TASK STATEMENT: Print all the data, keeping every line exactly as it is.

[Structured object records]
====
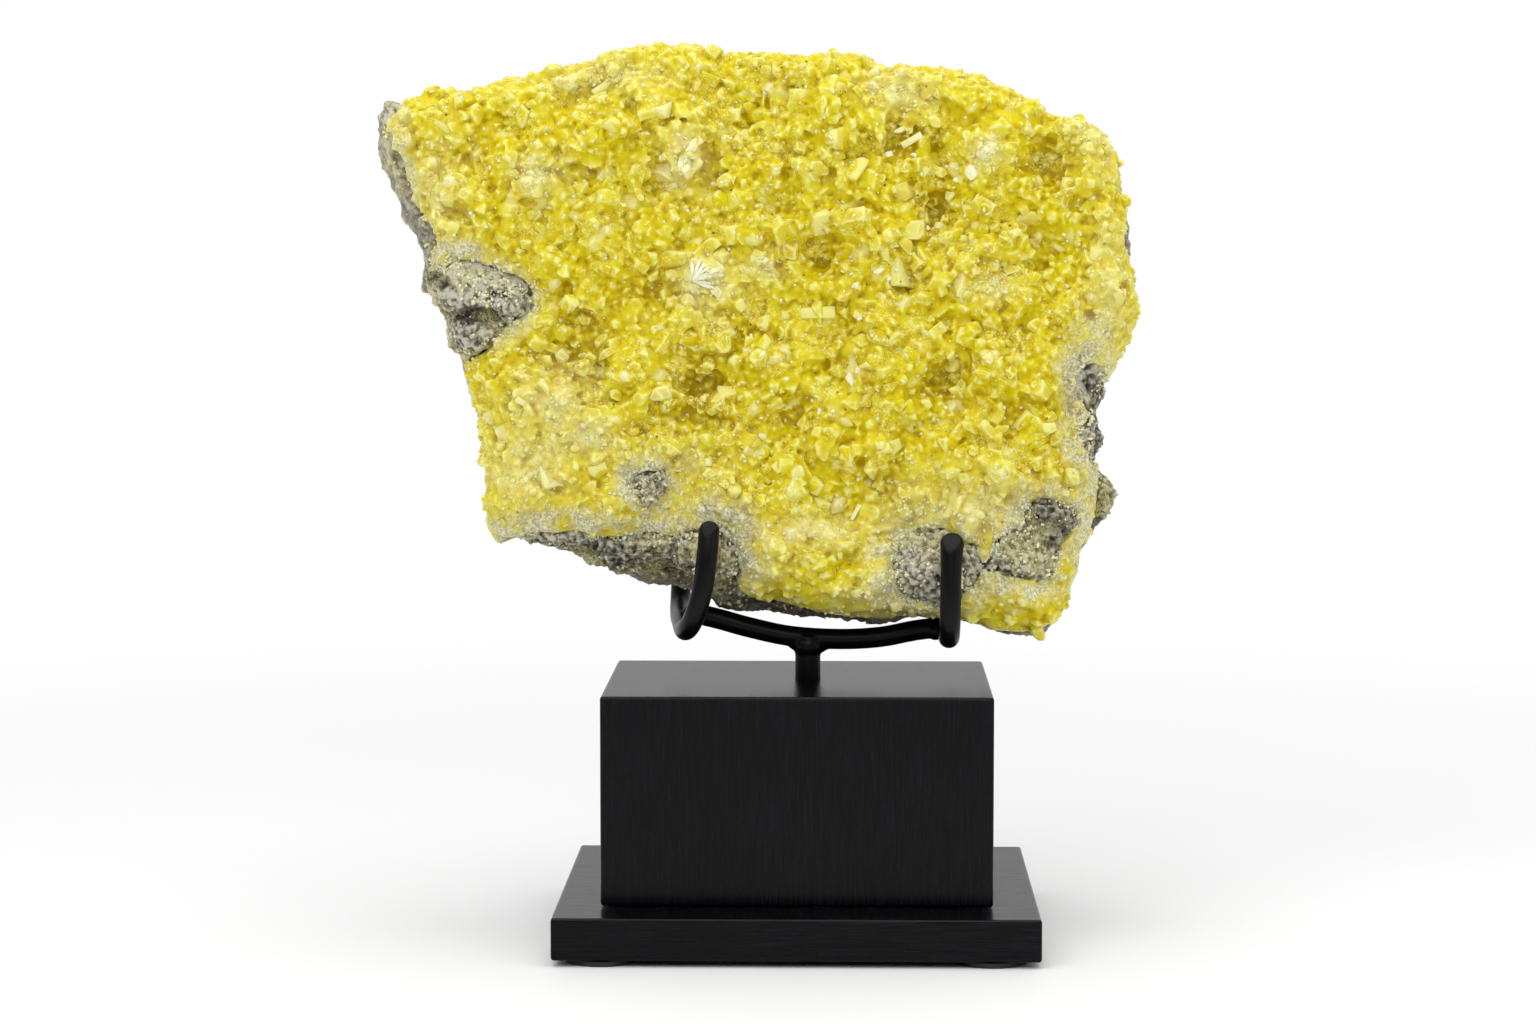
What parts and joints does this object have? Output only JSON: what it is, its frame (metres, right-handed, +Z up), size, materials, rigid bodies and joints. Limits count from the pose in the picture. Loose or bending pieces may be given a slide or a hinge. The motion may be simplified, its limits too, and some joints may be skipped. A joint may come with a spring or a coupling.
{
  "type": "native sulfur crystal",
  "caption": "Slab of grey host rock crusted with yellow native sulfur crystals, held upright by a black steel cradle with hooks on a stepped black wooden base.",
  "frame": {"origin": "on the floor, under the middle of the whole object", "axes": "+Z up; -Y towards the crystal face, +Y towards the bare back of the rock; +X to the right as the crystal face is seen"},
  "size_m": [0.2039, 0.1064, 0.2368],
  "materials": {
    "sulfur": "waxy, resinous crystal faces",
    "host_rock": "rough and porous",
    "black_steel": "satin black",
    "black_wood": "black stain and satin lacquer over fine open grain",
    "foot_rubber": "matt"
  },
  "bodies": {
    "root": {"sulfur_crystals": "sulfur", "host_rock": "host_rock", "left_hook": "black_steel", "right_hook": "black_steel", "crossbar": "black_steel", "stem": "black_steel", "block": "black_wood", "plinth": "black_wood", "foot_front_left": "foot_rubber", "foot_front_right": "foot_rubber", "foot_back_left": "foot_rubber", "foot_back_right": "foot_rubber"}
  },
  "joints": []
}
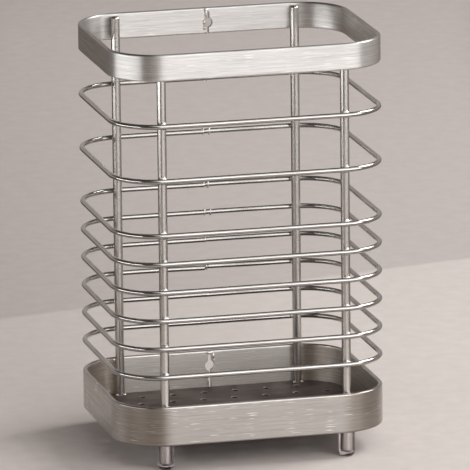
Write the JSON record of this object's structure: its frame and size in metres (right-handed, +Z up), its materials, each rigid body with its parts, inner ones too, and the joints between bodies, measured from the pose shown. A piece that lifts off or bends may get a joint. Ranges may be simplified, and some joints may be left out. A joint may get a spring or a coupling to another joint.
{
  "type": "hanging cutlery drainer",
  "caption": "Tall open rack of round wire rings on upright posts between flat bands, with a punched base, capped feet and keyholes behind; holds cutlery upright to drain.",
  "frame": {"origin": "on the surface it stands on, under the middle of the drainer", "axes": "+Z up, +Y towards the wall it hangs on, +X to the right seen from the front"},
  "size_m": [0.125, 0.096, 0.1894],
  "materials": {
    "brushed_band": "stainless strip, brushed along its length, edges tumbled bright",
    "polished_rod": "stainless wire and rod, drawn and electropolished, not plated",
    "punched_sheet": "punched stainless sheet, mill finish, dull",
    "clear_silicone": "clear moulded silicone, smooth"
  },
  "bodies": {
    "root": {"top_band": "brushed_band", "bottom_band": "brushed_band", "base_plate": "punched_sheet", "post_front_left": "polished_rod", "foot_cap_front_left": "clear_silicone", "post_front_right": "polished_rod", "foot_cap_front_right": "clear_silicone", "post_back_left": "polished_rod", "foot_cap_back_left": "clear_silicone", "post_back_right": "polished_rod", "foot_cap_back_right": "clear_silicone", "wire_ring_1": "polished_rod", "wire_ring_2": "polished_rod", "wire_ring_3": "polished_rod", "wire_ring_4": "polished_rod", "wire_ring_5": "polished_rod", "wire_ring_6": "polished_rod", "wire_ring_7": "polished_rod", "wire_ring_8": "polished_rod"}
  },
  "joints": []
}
====
RESULT OF THE TASK:
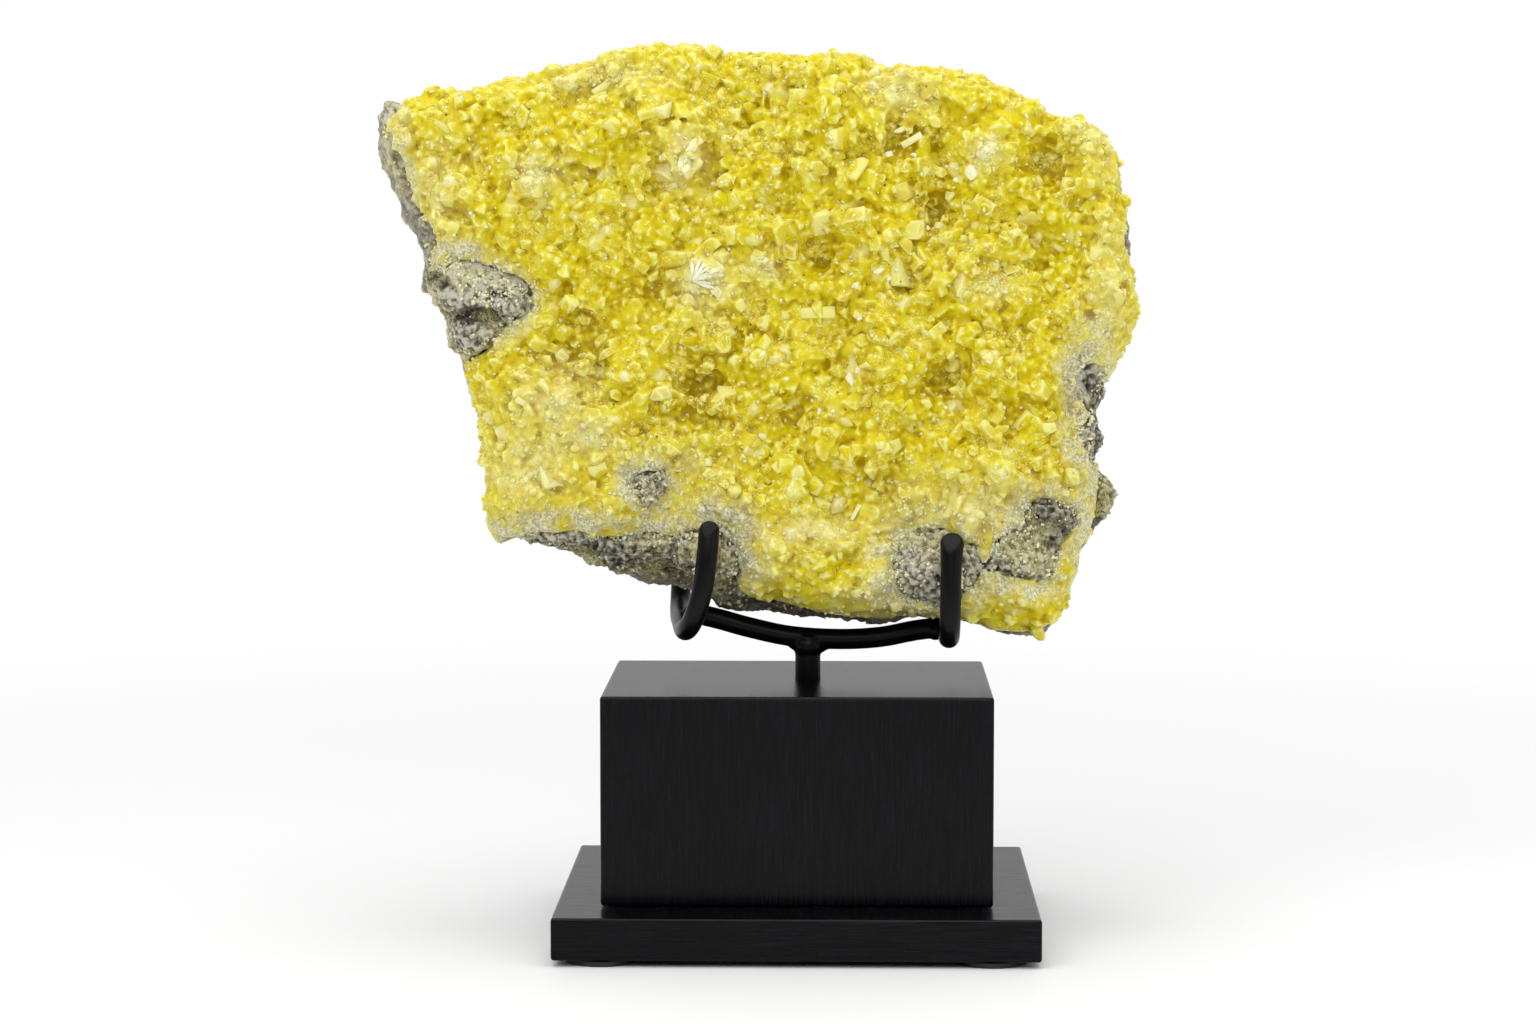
What parts and joints does this object have? Output only JSON: what it is, its frame (metres, right-handed, +Z up), size, materials, rigid bodies and joints. Limits count from the pose in the picture. Loose or bending pieces may be given a slide or a hinge. The motion may be simplified, its limits too, and some joints may be skipped. A joint may come with a spring or a coupling.
{
  "type": "native sulfur crystal",
  "caption": "Slab of grey host rock crusted with yellow native sulfur crystals, held upright by a black steel cradle with hooks on a stepped black wooden base.",
  "frame": {"origin": "on the floor, under the middle of the whole object", "axes": "+Z up; -Y towards the crystal face, +Y towards the bare back of the rock; +X to the right as the crystal face is seen"},
  "size_m": [0.2039, 0.1064, 0.2368],
  "materials": {
    "sulfur": "waxy, resinous crystal faces",
    "host_rock": "rough and porous",
    "black_steel": "satin black",
    "black_wood": "black stain and satin lacquer over fine open grain",
    "foot_rubber": "matt"
  },
  "bodies": {
    "root": {"sulfur_crystals": "sulfur", "host_rock": "host_rock", "left_hook": "black_steel", "right_hook": "black_steel", "crossbar": "black_steel", "stem": "black_steel", "block": "black_wood", "plinth": "black_wood", "foot_front_left": "foot_rubber", "foot_front_right": "foot_rubber", "foot_back_left": "foot_rubber", "foot_back_right": "foot_rubber"}
  },
  "joints": []
}
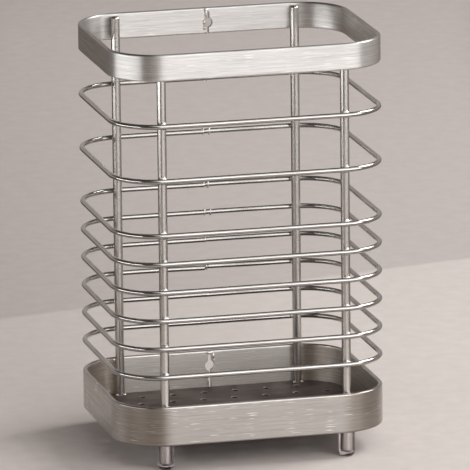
Write the JSON record of this object's structure: its frame and size in metres (right-handed, +Z up), its materials, each rigid body with its parts, inner ones too, and the joints between bodies, measured from the pose shown. A piece that lifts off or bends may get a joint. Ranges may be simplified, and some joints may be left out. A joint may get a spring or a coupling to another joint.
{
  "type": "hanging cutlery drainer",
  "caption": "Tall open rack of round wire rings on upright posts between flat bands, with a punched base, capped feet and keyholes behind; holds cutlery upright to drain.",
  "frame": {"origin": "on the surface it stands on, under the middle of the drainer", "axes": "+Z up, +Y towards the wall it hangs on, +X to the right seen from the front"},
  "size_m": [0.125, 0.096, 0.1894],
  "materials": {
    "brushed_band": "stainless strip, brushed along its length, edges tumbled bright",
    "polished_rod": "stainless wire and rod, drawn and electropolished, not plated",
    "punched_sheet": "punched stainless sheet, mill finish, dull",
    "clear_silicone": "clear moulded silicone, smooth"
  },
  "bodies": {
    "root": {"top_band": "brushed_band", "bottom_band": "brushed_band", "base_plate": "punched_sheet", "post_front_left": "polished_rod", "foot_cap_front_left": "clear_silicone", "post_front_right": "polished_rod", "foot_cap_front_right": "clear_silicone", "post_back_left": "polished_rod", "foot_cap_back_left": "clear_silicone", "post_back_right": "polished_rod", "foot_cap_back_right": "clear_silicone", "wire_ring_1": "polished_rod", "wire_ring_2": "polished_rod", "wire_ring_3": "polished_rod", "wire_ring_4": "polished_rod", "wire_ring_5": "polished_rod", "wire_ring_6": "polished_rod", "wire_ring_7": "polished_rod", "wire_ring_8": "polished_rod"}
  },
  "joints": []
}